RE: seeking simple|clean|pythonic way to capture {1,} numeric clusters - NetPCDoc - Jun-06-2021

(Jun-06-2021, 05:55 AM)Gribouillis Wrote: I don't think you can capture a variable number of groups in the same match. Each captured group correspond to a single group in the regex. For example the regex r"key_phrase \[(?:(?: )*(\d+))+\]" has visibly a single capturing group (\d+) hence there will be only a single group in the match.
While you might be technically correct, I expect python to do better than that!

r"key_phrase \[|(?: )*(\d+)|\]" has the same single visible capture group, and while in that brief form does include multiple matches, it also returns multiple instances of Group 1; and relies on the proper placement of the two | "alternative" designators to return ALL the desired captures.

Along side the fact that the expression r"key_phrase \[((?:(?: )*(?:\d+))+)\]" does eliminate the extra matches, while failing to separate out the individual \d+ instances … it seems to me, that if I REALLY knew what I was doing, these two expression contain most of the clues on how to proceed to a simpler | cleaner | more pythonic expression that does achieve the desired goal.

I am somewhat clueless as to how acceptable, pythonic speaking, multiple instances of the same group are? vs the incrementing group number that would result if one took the time to type in some thousand (or so) optional-capture-group-sub-expressions?
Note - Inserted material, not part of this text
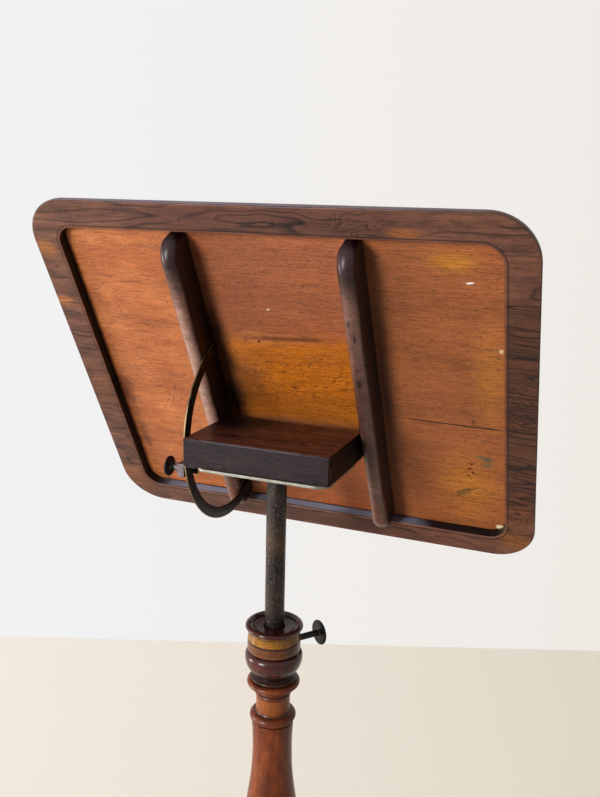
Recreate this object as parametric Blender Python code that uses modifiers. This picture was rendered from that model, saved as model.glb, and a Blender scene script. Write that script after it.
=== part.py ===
"""Tilting reading stand: a framed board on a sliding iron rod in a turned mahogany column.

Metres, +Z up. The origin is on the floor on the column's axis. +X is the hinge axis of the board,
-Y is the reader's side and +Y the back. Left is +X and right is -X, as seen from the back.
The top is drawn flat in its own frame (u across, v up the board, w towards the reader),
whose origin is the hinge axis, and an empty tilts it.
"""
import math

import bmesh
import bpy
from mathutils import Vector

# Fits
GAP = 0.0003
MERGE = 0.00002
OVERRUN = 0.004
STEPS = 28
FINE_STEPS = 12
MIDDLE_STEPS = 20
WIDE_STEPS = 40

# Hinge axis of the board, and the board's rest tilt
PIVOT_Y = -0.0515
PIVOT_Z = 0.980
TILT_DEG = 62.4

# Board, in its own frame
BOARD_W = 0.5292
BOARD_BOTTOM_V = -0.1576
BOARD_TOP_V = 0.2801
BOARD_CORNER_R = 0.048
PANEL_W = 0.0153
PANEL_T = 0.0076
RAIL_T = 0.0114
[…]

And I still expect that python should have a short elegant way of coding an expression to make multiple captures in such situations.


RE: seeking simple|clean|pythonic way to capture {1,} numeric clusters - Gribouillis - Jun-06-2021

Tim Peters Wrote:Simple is better than complex
Rather than rewriting a 'better' re module, you could simply use two lines, the first regex could capture the whole substring "22 1 333" in a group, the second line would split this substring in a sequence of numbers. It is a very elegant solution to this problem.


RE: seeking simple|clean|pythonic way to capture {1,} numeric clusters - NetPCDoc - Jun-06-2021

(Jun-06-2021, 10:59 AM)Gribouillis Wrote: Rather than rewriting a 'better' re module, you could simply use two lines, the first regex could capture the whole substring "22 1 333" in a group, the second line would split this substring in a sequence of numbers. It is a very elegant solution to this problem.
YES!
I DO agree!

I believe this is what is on the other side of the brick wall I have been banging my head against!

To date - my preferred path to a solution:

Given:
  • regex = r"key_phrase \[((?:(?: )*(?:\d+))+)\]"gm
    • returns:
      • Match 1 0-21 key_phrase [22 1 333]
      • Group 1 12-20 22 1 333
  • thus:
    • ((?:(?: )*(?:\d+))+)
      • isolates the \d+ info (i.e. 22 1 333) from the key_phrase [] wrapper.
Any recommendations on how I might proceed?
  1. find a way to rewrite ((?:(?: )*(?:\d+))+) in place?
  2. find a way to reprocess Group 1?
  3. find a way to convert Group 1 to Match 2; and then process Match 2?
  4. any better ideas?

So, Gribouillis, if I am understanding you correctly - you are recommending that I proceed with option 2 (or maybe 3?) - from the above?

Which leaves me scratching my head on how to put two regex expressions into a single argument that can be passed to either re.search or re.replace?
… depending on whether: one just wants to find them? or one wants to actually replace them?

Any suggestions on 'search terms' for finding an example of how to make the above mentioned 'itch' go away?


RE: seeking simple|clean|pythonic way to capture {1,} numeric clusters - Gribouillis - Jun-07-2021

>>> import re
>>> test_string = 'key_phrase [22 1 333]'
>>> match = re.match(r'key_phrase \[([\d ]*)\]', test_string)
>>> result = []
>>> if match:
...     result = match.group(1).strip().split()
... 
>>> result
['22', '1', '333']



RE: seeking simple|clean|pythonic way to capture {1,} numeric clusters - NetPCDoc - Jun-10-2021

Thanks, Gribouillis. At first glance that looks very elegant …

But:
  • The re.match that you provided catches the null case test_string = 'key_phrase []', that I did not want to catch?
  • I was thinking more along the lines of either editor.replace(…) or editor.search(…)?
Then again:
  • Given match == 22 1 333,
  • I could use local_arg = match_obj.group(1).split() in a handler-function,
  • before printing, listing or substituting?
  • and then, for replacing, re-string the substitution result(s) into a return_arg?